▶ [YOUR OBJECTIVE]: Give back, exactly as it appears, the run of lines opening with the one containing "on the floor" and closing with the one containing "points = [vertex.co". Nothing outside that run should appear.

▶ [DATA LINES]:
┌──

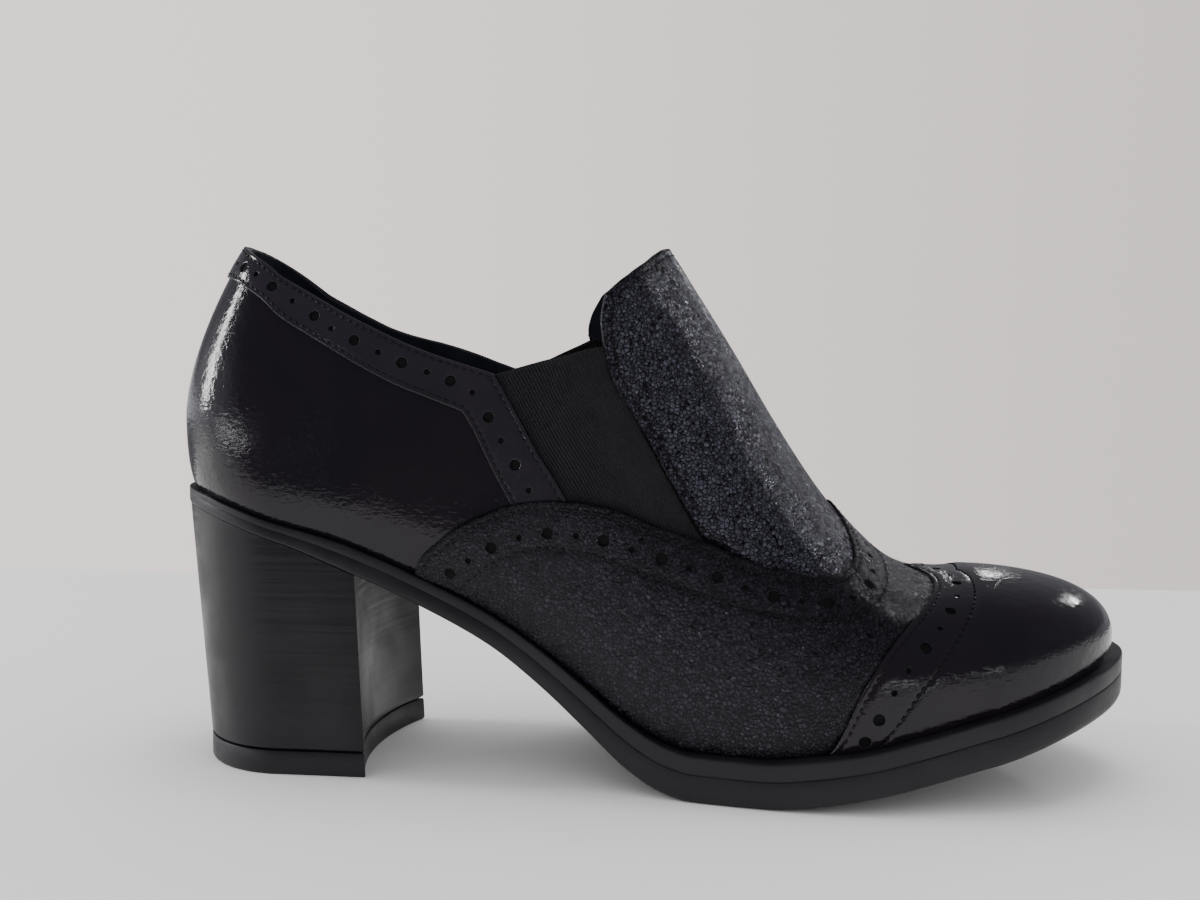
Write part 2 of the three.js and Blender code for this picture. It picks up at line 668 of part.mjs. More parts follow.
// The upper: one hollow shell, open at the collar and underneath, with a window at each side
function upperGeometry() {
  const ridgeStart = topLine[topLine.length - 1].station;
  const stations = [
    ...heelStations,
    ...topLine.map((row) => row.station).filter((station) => station > 1),
    ...spread(ridgeStart, 2, ridgeSteps).slice(1),
    ...toeStations.slice(1),
  ];
  const gridOf = (side) =>
    stations.map((station) =>
      girthRows.map((share) => ({ station, girth: share * topGirth(station), side })),
    );
  const shell = wallOver(bothSides(gridOf), -upperWall, 0);
  const cutters = bothSides((side) => windowGrid(side, windowSpare));
  return cutters.reduce((cut, grid) => {
    const window = wallOver([grid], -2 * upperWall, upperWall / 2);
    return geometryOf(solidOf(cut).subtract(solidOf(window)));
  }, shell);
}

const noSpare = { across: 0, above: 0, below: 0 };

function goreGeometry(side) {
  const outer = -goreRecess;
  return wallOver([windowGrid(side, noSpare)], outer - goreThickness, outer);
}

// A panel that spans from one path to another, by rows of matched places
const panelGrid = (rows, steps, side) =>
  rows.map(({ station, girth, low, lowGirth }) =>
    spread(0, 1, steps).map((t) => ({
      station: THREE.MathUtils.lerp(low, station, t),
      girth: THREE.MathUtils.lerp(lowGirth, girth, t),
      side,
    })),
  );

function bandGeometry() {
  const grids = bothSides((side) => panelGrid(bandPath, 2, side));
  return wallOver(grids, layerGap, layerGap + bandThickness);
}

// The wing ends a little behind the toe cap's back edge
function wingGeometry() {
  const rows = wingLine.map((row) => ({
    ...row,
    low: Math.min(row.low, capStation(row.lowGirth) - edgeStep),
  }));
  const grids = bothSides((side) => panelGrid(rows, panelSteps, side));
  return wallOver(grids, layerGap, layerGap + vampThickness);
}

// The toe cap: from its winged back edge to the tip
function capGeometry() {
  const gridOf = (side) => {
    const rows = capEdge.map(({ girth, station: edge }) => {
      const stations = [...spread(edge, 2, 3), ...toeStations.slice(1)];
      return stations.map((station) => ({ station, girth, side }));
    });
    return rows[0].map((_, j) => rows.map((row) => row[j]));
  };
  return wallOver(bothSides(gridOf), layerGap, layerGap + capThickness);
}

// The tongue: a saddle over the instep between its back edges, the top line and the wing
function tongueGeometry() {
  const start = tongueEdge[0];
  const end = tongueEdge[tongueEdge.length - 1];
  const top = topLine.filter((row) => row.station >= start.station);
  const bottom = wingLine
    .filter((row) => row.station > end.station)
    .map(({ station, girth }) => ({
      station: station - edgeStep,
      girth: girth + 2 * edgeStep * (1 - girth),
    }));
  const along = (rows, t) => {
    const lengths = [0];
    for (let i = 1; i < rows.length; i += 1) {
      const step = Math.hypot(rows[i].station - rows[i - 1].station, rows[i].girth - rows[i - 1].girth);
      lengths.push(lengths[i - 1] + step);
    }
    const goal = t * lengths[lengths.length - 1];
    let i = 1;
    while (i < rows.length - 1 && lengths[i] < goal) i += 1;
    const s = (goal - lengths[i - 1]) / (lengths[i] - lengths[i - 1]);
    return {
      station: THREE.MathUtils.lerp(rows[i - 1].station, rows[i].station, s),
      girth: THREE.MathUtils.lerp(rows[i - 1].girth, rows[i].girth, s),
    };
  };
  const edge = [...tongueEdge.slice(0, -1), bottom[0]];
  const corners = { top: along(top, 0), bottom: along(bottom, 0) };
  const gridOf = (side) =>
    spread(0, 1, panelSteps).map((a) =>
      spread(0, 1, panelSteps + 2).map((b) => {
        const place = { side };
        for (const key of ["station", "girth"]) {
          const across = THREE.MathUtils.lerp(along(top, a)[key], along(bottom, a)[key], 1 - b);
          const straight = THREE.MathUtils.lerp(corners.top[key], corners.bottom[key], 1 - b);
          place[key] = across + (1 - a) * (along(edge, 1 - b)[key] - straight);
        }
        return place;
      }),
    );
  return wallOver(bothSides(gridOf), layerGap, layerGap + tongueThickness);
}

const patent = { color: 0x0c090b, roughness: 0.12, metalness: 0 };
const grained = { color: 0x1a1b1f, roughness: 0.45, metalness: 0.35 };
const elastic = { color: 0x111113, roughness: 0.85, metalness: 0 };
const rubber = { color: 0x0d0d0e, roughness: 0.55, metalness: 0 };
const stacked = { color: 0x100f10, roughness: 0.4, metalness: 0 };
const lining = { color: 0x0e1016, roughness: 0.8, metalness: 0 };

const shoe = new THREE.Group();
function add(name, geometry, finish) {
  const piece = new THREE.Mesh(geometry, new THREE.MeshStandardMaterial(finish));
  piece.name = name;
  shoe.add(piece);
}

add("outsole", outsoleGeometry(), rubber);
add("heel", heelGeometry(), stacked);
add("heel_lift", liftGeometry(), rubber);
add("insole", insoleGeometry(), lining);
add("upper", upperGeometry(), patent);
add("gore_lateral", goreGeometry(lateral), elastic);
add("gore_medial", goreGeometry(medial), elastic);
add("tongue", tongueGeometry(), grained);
add("vamp_wing", wingGeometry(), grained);
add("toe_cap", capGeometry(), patent);
add("collar_band", bandGeometry(), patent);

// The origin is the middle of the shoe's box, on the floor
const box = new THREE.Box3().setFromObject(shoe);
const centre = box.getCenter(new THREE.Vector3());
shoe.position.set(-centre.x, -centre.y, -box.min.z);
shoe.updateMatrixWorld(true);

export default shoe;
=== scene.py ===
import math
import bpy
import numpy as np
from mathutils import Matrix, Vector
from mathutils.geometry import delaunay_2d_cdt


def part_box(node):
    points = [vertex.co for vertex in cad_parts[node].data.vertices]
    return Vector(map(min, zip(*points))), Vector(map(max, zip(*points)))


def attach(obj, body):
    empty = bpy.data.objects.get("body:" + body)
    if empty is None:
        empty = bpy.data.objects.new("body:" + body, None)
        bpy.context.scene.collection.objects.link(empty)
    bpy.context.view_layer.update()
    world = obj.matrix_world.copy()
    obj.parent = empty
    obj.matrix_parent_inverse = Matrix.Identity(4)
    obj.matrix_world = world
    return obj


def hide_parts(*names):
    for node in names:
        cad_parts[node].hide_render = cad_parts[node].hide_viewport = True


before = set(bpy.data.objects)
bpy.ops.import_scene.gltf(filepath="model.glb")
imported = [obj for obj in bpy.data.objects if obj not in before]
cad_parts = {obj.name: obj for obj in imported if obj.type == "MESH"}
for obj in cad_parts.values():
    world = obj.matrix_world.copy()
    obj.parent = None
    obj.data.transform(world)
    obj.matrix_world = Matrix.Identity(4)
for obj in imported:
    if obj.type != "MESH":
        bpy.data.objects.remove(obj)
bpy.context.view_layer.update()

# A right shoe with a block heel. Lengths are in millimetres until a mesh is made.
mm = 0.001
lateral, medial = -1, 1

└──

▶ [RESULT FOR THIS EXERCISE]:
// The origin is the middle of the shoe's box, on the floor
const box = new THREE.Box3().setFromObject(shoe);
const centre = box.getCenter(new THREE.Vector3());
shoe.position.set(-centre.x, -centre.y, -box.min.z);
shoe.updateMatrixWorld(true);

export default shoe;
=== scene.py ===
import math
import bpy
import numpy as np
from mathutils import Matrix, Vector
from mathutils.geometry import delaunay_2d_cdt


def part_box(node):
    points = [vertex.co for vertex in cad_parts[node].data.vertices]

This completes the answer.